Some might ask why HP would produce a high production, low-priced desktop
unit in the first place. Isn’t this hurting HP too? In the big scheme of things,
HP has to produce these units. Yes, has to because if they don’t, their
competition would, and does. And this all boils down to toner sales. And much
like a fortune cookie with a Confucius quote: he who has the most market share
gets to sell the most toner, so thus, makes more money.

On a more positive serviceable machines note, a number of new MFP
introductions hit the market. What amazes me is that only two of these are
color. With color getting hotter, and copier OEMs selling a lot of color
MFP/copier units, I expected to see multiple color MFP units from HP, but this
is not the case. Instead, we see multiple monochrome MFP units hit the market.
Recently, five new monochrome MFP units came out. The easy one is the 45 ppm LJ
M4345 MFP. This is essentially a LJ 4345 MFP with a different, and better,
display. The old display was sometimes slow and finicky, while the new display
is fast and sensitive – good upgrade.

The other four monochrome MFPs are really "kinda two." This corresponds with
how HP engineered the LJ 4250 & LJ 4350 printers to use the same print engine.
Both the LJ 4250 & LJ 4350 are 99 percent the same parts. The biggest difference
is the name plate that lists one as a LJ 4250 and the other as a LJ 4350 – yes,
including the DC controller and formatter; same part numbers. So what actually
does make them a bit different? The real difference is the firmware. One
firmware tells the unit it is a LJ 4250 and thus runs at 45 ppm, while the other
tells the unit it is a LJ 4350 and runs at 55 ppm. In other words, they designed
a print engine that runs at 55 ppm, but tell some units to run at 45 ppm. Before
you start thinking how to upgrade the firmware to make a LJ 4250 into a LJ 4350,
(I know some of you are already thinking this), HP has safeguarded the units so
it’s not possible to change them over. Firmware at HP’s website is the same one
for each. A new firmware download first checks to see what machine it is, so it
doesn’t change its identity, and thus its speed. So what does HP’s use of the
same print engine for both units mean to us? Fewer parts to stock on the shelf.

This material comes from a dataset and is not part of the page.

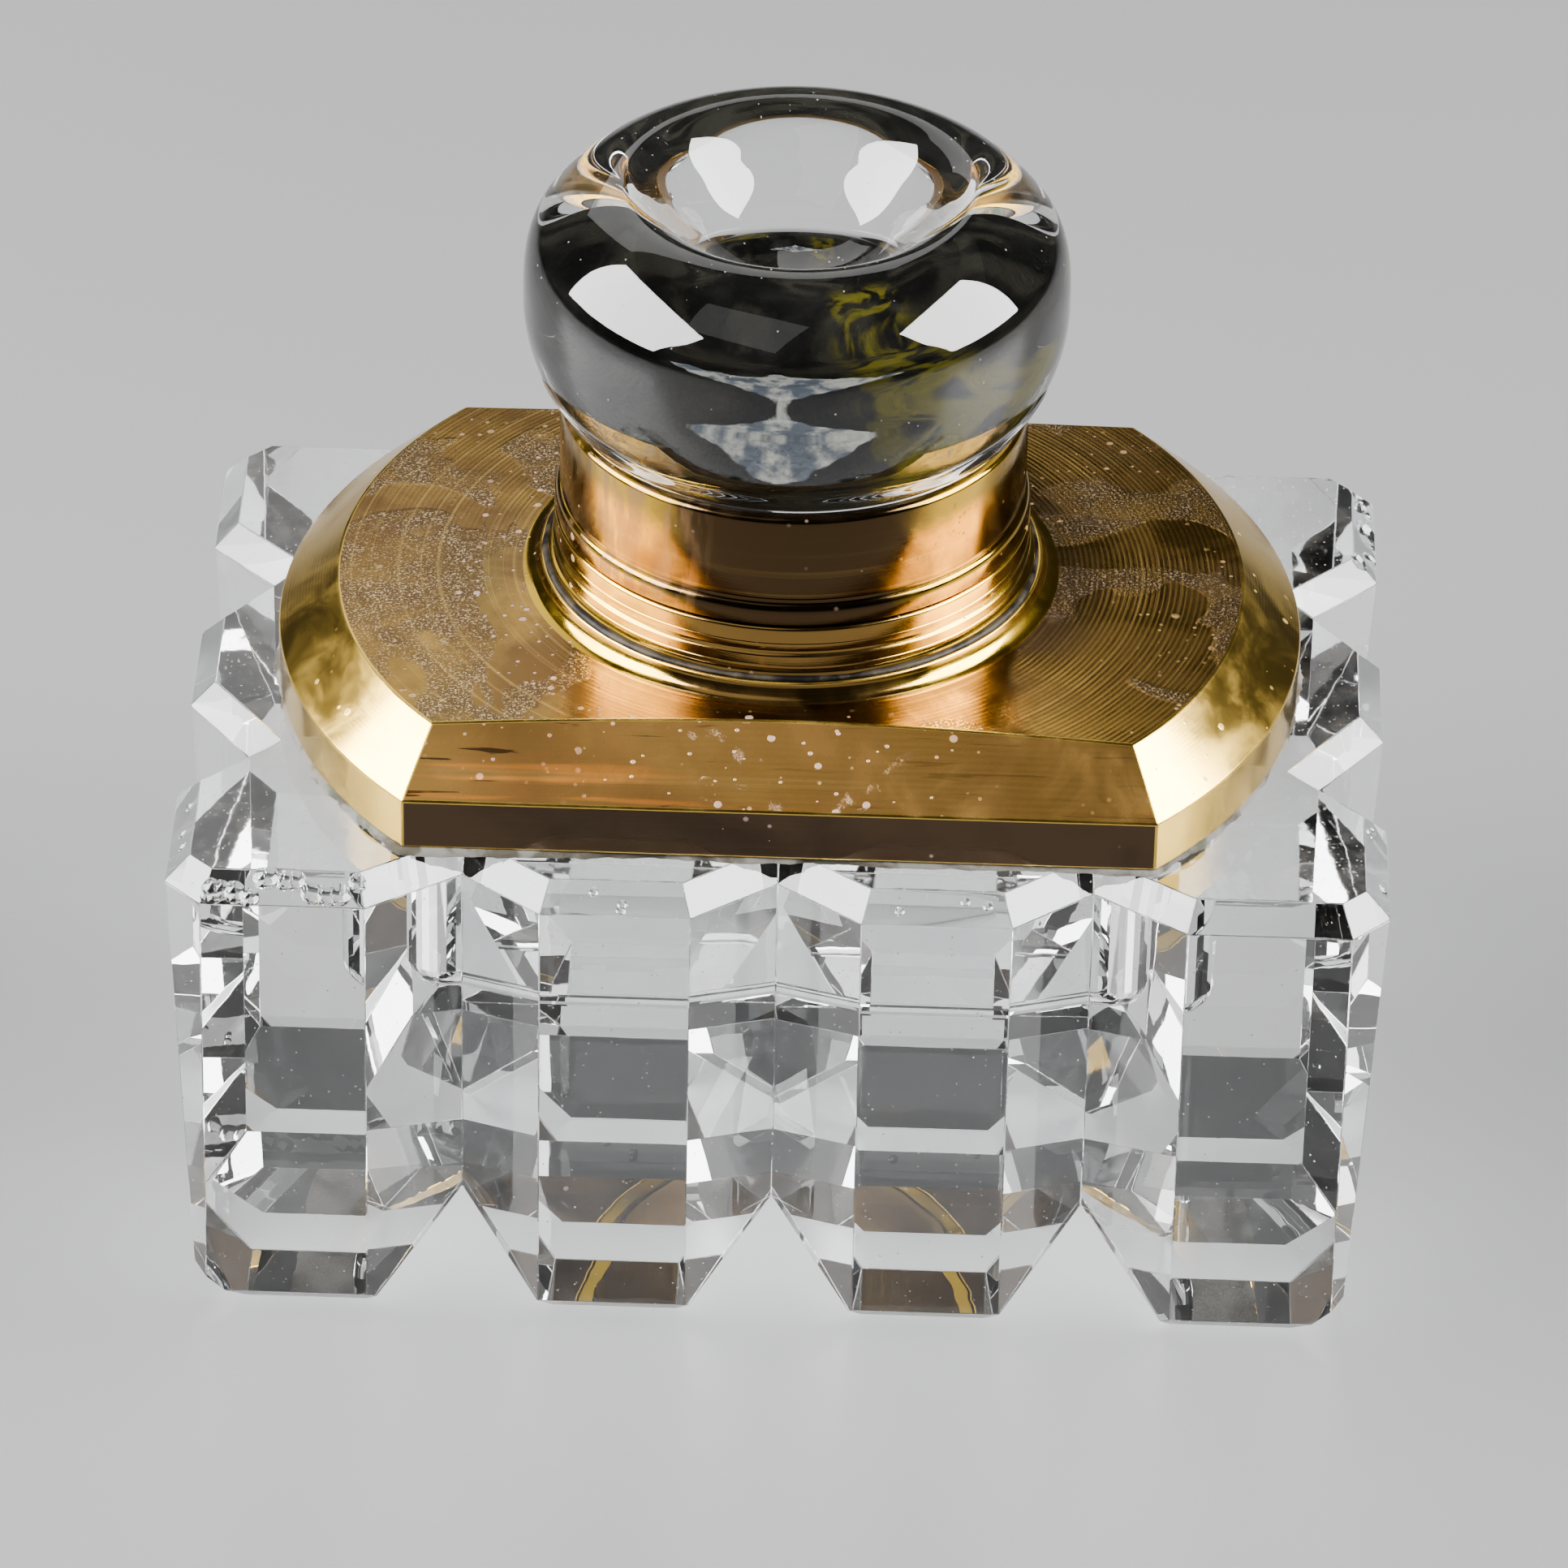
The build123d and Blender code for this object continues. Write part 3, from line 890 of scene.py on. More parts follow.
# --------------------------------------------------------------------------
# Sub-assemblies
# --------------------------------------------------------------------------
@dataclass
class CutCrystalBlock:
    """The crystal block: upright V cuts, cut feet, bevelled rim and oblong well. Millimetres."""

    half_width: float = 38.0
    half_depth: float = BLOCK.back
    height: float = BLOCK.top
    corner_cut: float = 2.4
    rim_bevel: float = 1.6
    foot_bevel: float = 1.1
    valleys: tuple[float, ...] = (-19.6, 0.0, 19.6)
    valley_depth: float = 4.1
    middle_half: float = 5.3
    rib_outer: float = 14.6
    corner_rib: float = 25.4
    end_valleys: tuple[float, ...] = (-10.2, 10.2)
    end_depth: float = 4.3
    end_rib_half: float = 4.3
    end_corner: float = 14.6
    foot_groove: tuple[float, float] = (5.85, 6.9)
    end_lean: float = 1.6
    end_foot: tuple[float, float] = (3.2, 2.8)
    well_half: tuple[float, float] = (27.5, 15.5)
    well_corner: float = 6.0
    well_floor: float = 18.9
    well_fillet: float = 1.6

    def outline(self) -> Profile:
        """The block's plan, anticlockwise from the front middle groove.

        Returns:
            (x, y) points in millimetres.
        """
        w, d = self.half_width, self.half_depth
        quarter = [
            (0.0, -d + self.valley_depth), (self.middle_half, -d), (self.rib_outer, -d),
            (self.valleys[2], -d + self.valley_depth), (self.corner_rib, -d), (w - self.corner_cut, -d),
            (w, -d + self.corner_cut), (w, -self.end_corner), (w - self.end_depth, -self.end_valleys[1]),
            (w, -self.end_rib_half),
        ]
        back_right = [(x, -y) for x, y in reversed(quarter)]
        half = quarter + back_right
        return half + [(-x, y) for x, y in reversed(half[1:-1])]

    def inset(self, outline: Profile, distance: float) -> Profile:
        """Moves every side of an outline inward by the same distance, with mitred corners.

        Args:
            outline: The outline, anticlockwise.
            distance: How far inward.

        Returns:
            The smaller outline.
        """
        moved = []
        count = len(outline)
        for index in range(count):
            before = Vector(outline[index - 1])
            here = Vector(outline[index])
            after = Vector(outline[(index + 1) % count])
            first = (here - before).normalized()
            second = (after - here).normalized()
            normal_1 = Vector((-first.y, first.x))
            normal_2 = Vector((-second.y, second.x))
            mitre = (normal_1 + normal_2).normalized()
            moved.append(tuple(here + mitre * (distance / max(mitre.dot(normal_1), 0.2))))
        return moved

    def blank(self) -> Piece:
        """The block before the cuts under it, with its bevelled rim.

        Returns:
            The blank.
        """
        outer = self.outline()
        inner = self.inset(outer, self.rim_bevel)
        bm = bmesh.new()
        levels = ((outer, 0.0), (outer, self.height - self.rim_bevel), (inner, self.height))
        rings = [[bm.verts.new((x * MM, y * MM, z * MM)) for x, y in ring] for ring, z in levels]
        bm.faces.new(list(reversed(rings[0])))
        bm.faces.new(rings[-1])
        for low, high in zip(rings, rings[1:]):
            for index in range(len(low)):
                nxt = (index + 1) % len(low)
                bm.faces.new((low[index], low[nxt], high[nxt], high[index]))
        return MeshBench.as_object(bm, "crystal_block")

    def under_cuts(self) -> list[bmesh.types.BMesh]:
        """The wheel cuts across the underside and the bevels round the feet.

        Returns:
            The shapes to take away.
        """
        across = Matrix(((1, 0, 0, 0), (0, 0, 1, 0), (0, 1, 0, 0), (0, 0, 0, 1)))
        along = Matrix(((0, 0, 1, 0), (1, 0, 0, 0), (0, 1, 0, 0), (0, 0, 0, 1)))
        half, deep = self.foot_groove
        shapes = []
        for place, valleys, reach in ((across, self.valleys, self.half_depth),
                (along, self.end_valleys, self.half_width)):
            for v in valleys:
                wedge = [(v - half * 1.2, -deep * 0.2), (v + half * 1.2, -deep * 0.2), (v, deep)]
                shapes.append(MeshBench.prism([(a * MM, b * MM) for a, b in wedge], place,
                                              -(reach + 5) * MM, (reach + 5) * MM))
        inset_x, inset_z = self.end_foot
        lean = self.end_lean
        for side in (-1.0, 1.0):
            end = [(self.half_width, self.height + 0.001), (self.half_width - lean, inset_z),
                   (self.half_width - lean - inset_x, 0.0),
                   (self.half_width - lean - inset_x * 1.2, -inset_z * 0.2),
                   (self.half_width + 6, -inset_z * 0.2), (self.half_width + 6, self.height + 0.001)]
            shapes.append(MeshBench.prism([(side * a * MM, b * MM) for a, b in end], across, -0.04, 0.04))
            bevel = self.foot_bevel
            edge = [(self.half_depth - bevel * 1.5, -bevel * 0.5), (self.half_depth + 1, bevel + 1),
                    (self.half_depth + 1, -bevel * 0.5)]
            shapes.append(MeshBench.prism([(side * a * MM, b * MM) for a, b in edge], along, -0.05, 0.05))
        return shapes

    def well_cut(self) -> bmesh.types.BMesh:
        """The well: an oblong with round corners and a round foot.

        Returns:
            The shape to take away.
        """
        bm = bmesh.new()
        half_x, half_y = self.well_half
        steps = 12
        levels = []
        for step in range(7):
            angle = math.pi / 2 * step / 6
            levels.append((self.well_fillet * (1 - math.sin(angle)),
                self.well_floor + self.well_fillet * (1 - math.cos(angle))))
        levels.append((0.0, self.height + 1.0))
        rings = []
        for inward, z in levels:
            ring = []
            radius = self.well_corner - inward
            for quarter, (sx, sy) in enumerate(((1, 1), (-1, 1), (-1, -1), (1, -1))):
                for step in range(steps + 1):
                    angle = math.pi / 2 * (quarter + step / steps)
                    ring.append(bm.verts.new((
                        (sx * (half_x - self.well_corner) + radius * math.cos(angle)) * MM,
                        (sy * (half_y - self.well_corner) + radius * math.sin(angle)) * MM, z * MM)))
            rings.append(ring)
        bm.faces.new(list(reversed(rings[0])))
        bm.faces.new(rings[-1])
        for low, high in zip(rings, rings[1:]):
            for index in range(len(low)):
                nxt = (index + 1) % len(low)
                bm.faces.new((low[index], low[nxt], high[nxt], high[index]))
        return bm

    def rim_places(self, rng: random.Random) -> list[tuple[Vector, Vector, float]]:
        """Where the rim is knocked: two worn stretches, and a few single nicks.

        Args:
            rng: The seeded source of chance.

        Returns:
            A point on the rim bevel, the way it faces, and the size of the chip, for each chip.
        """
        places: list[tuple[Vector, Vector, float]] = []

        def knock(along: float, side: str, sign: float, size: float) -> None:
            """Adds one chip somewhere across the bevel's width."""
            drop = rng.uniform(0.15, 0.85) * self.rim_bevel
            edge = (self.half_depth if side == "long" else self.half_width) - self.rim_bevel + drop
            out = Vector((0.0, sign, 1.0)) if side == "long" else Vector((sign, 0.0, 1.0))
            spot = (along, sign * edge) if side == "long" else (sign * edge, along)
            places.append((Vector((*spot, self.height - drop)), out.normalized(), size))

        run = self.half_width - self.corner_cut - self.corner_rib
        for step in range(11):
            knock(-self.corner_rib - run * (step + rng.uniform(0.2, 0.8)) / 11, "long", -1.0,
                rng.uniform(0.9, 1.3))
        for step in range(8):
            knock(self.corner_rib + run * (step + rng.uniform(0.2, 0.8)) / 8, "long", 1.0,
                rng.uniform(1.2, 1.7))
        depth = self.half_depth - self.corner_cut - self.end_corner
        for step in range(6):
            knock(self.end_corner + depth * (step + rng.uniform(0.2, 0.8)) / 6, "short", 1.0,
                rng.uniform(1.1, 1.5))
        for sign in (-1.0, 1.0):
            for _ in range(3):
                knock(sign * rng.uniform(self.middle_half + 1, self.rib_outer - 1), "long", -1.0, 0.45)
                knock(-rng.uniform(self.end_corner + 1, self.half_depth - 4), "short", sign, 0.55)
        return places

    def chips(self, finishes: Finishes) -> Piece:
        """Shallow shell-shaped chips knocked out of the rim.

        Args:
            finishes: The finishes.

        Returns:
            The cutter that holds every chip.
        """
        rng = random.Random(41)
        shapes = bmesh.new()
        for index, (spot, out, size) in enumerate(self.rim_places(rng)):
            bite = size * rng.uniform(0.22, 0.34)
            middle = Matrix.Translation((spot + out * (size - bite)) * MM)
            made = bmesh.ops.create_icosphere(shapes, subdivisions=3, radius=size * MM)
            for vert in made["verts"]:
                uneven = 1.0 + 0.10 * noise.noise(vert.co * 700.0 + Vector((index * 7.0, 0.0, 0.0)))
                vert.co = middle @ (vert.co * uneven)
        cutter = MeshBench.as_object(shapes, "chips")
        cutter.data.materials.append(finishes.crystal)
        cutter.data.materials.append(finishes.crystal_edge)
        for polygon in cutter.data.polygons:
            polygon.material_index = 1
        return cutter

    def build(self, finishes: Finishes) -> list[Piece]:
        """Cuts, eases and dresses the block, then chips its rim.

        Args:
            finishes: The finishes.

        Returns:
            The block.
        """
        block = MeshBench.cut(self.blank(), [*self.under_cuts(), self.well_cut()])
        for material in (finishes.crystal, finishes.crystal_edge, finishes.crystal_top):
            block.data.materials.append(material)
        for polygon in block.data.polygons:
            top = polygon.normal.z > 0.99 and polygon.center.z > (self.height - 0.1) * MM
            polygon.material_index = 2 if top else 0
        MeshBench.ease_edges(block, 0.16 * MM, 24.0, segments=2, worn_slot=1)
        MeshBench.settle(block)
        scoops = self.chips(finishes)
        modifier = block.modifiers.new("chipped", "BOOLEAN")
        modifier.operation = "DIFFERENCE"
        modifier.solver = "EXACT"
        modifier.use_self = True
        modifier.object = scoops
        MeshBench.settle(block)
        scoop_mesh = scoops.data
        bpy.data.objects.remove(scoops)
        bpy.data.meshes.remove(scoop_mesh)
        MeshBench.crisp(block, 26.0, 1.2e-6)
        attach(block, "inkwell_base")
        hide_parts("glass_block")
        return [block]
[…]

When I personally have one maintenance kit or group of parts that fixes two
individual printers, is that a cost savings to me? You bet it is, and it is to
HP too.

With that said, the two newer groups of monochrome MFP units are: LJ M3027MFP
& LJ M3035MFP and the LJ M5025MFP & LJ M5035MFP. The newer M30 models utilize
the same print engine with the LJ M3027MFP running at 27 ppm while the LJ
M3035MFP runs at 35 ppm. Both use the same fuser, same logic boards and so on,
just different firmware and different speeds. The M50 print engines (LJ M5025MFP
and LJ 5035MFP) run at 25 ppm and 35 ppm with the same parts interchange and
firmware scenario. The biggest difference between the M30 versions and M50
versions are paper handling capabilities. The LJ M3027MFP & M3035MFP will take a
max paper size of legal paper while the LJ M5025MFP & M5035MFP printers will
take ledger or 11x17 size paper.

The larger paper size in the M50 series shows HP is going directly up against
the copier OEMs who have argued that "HP MFPs aren’t for real" since they didn’t
provide a competitive wide format laser MFP. Now they do. Time will tell how
effective they are in the market, but HP essentially filled four market needs
with two print engines. That in itself, is pretty darn impressive.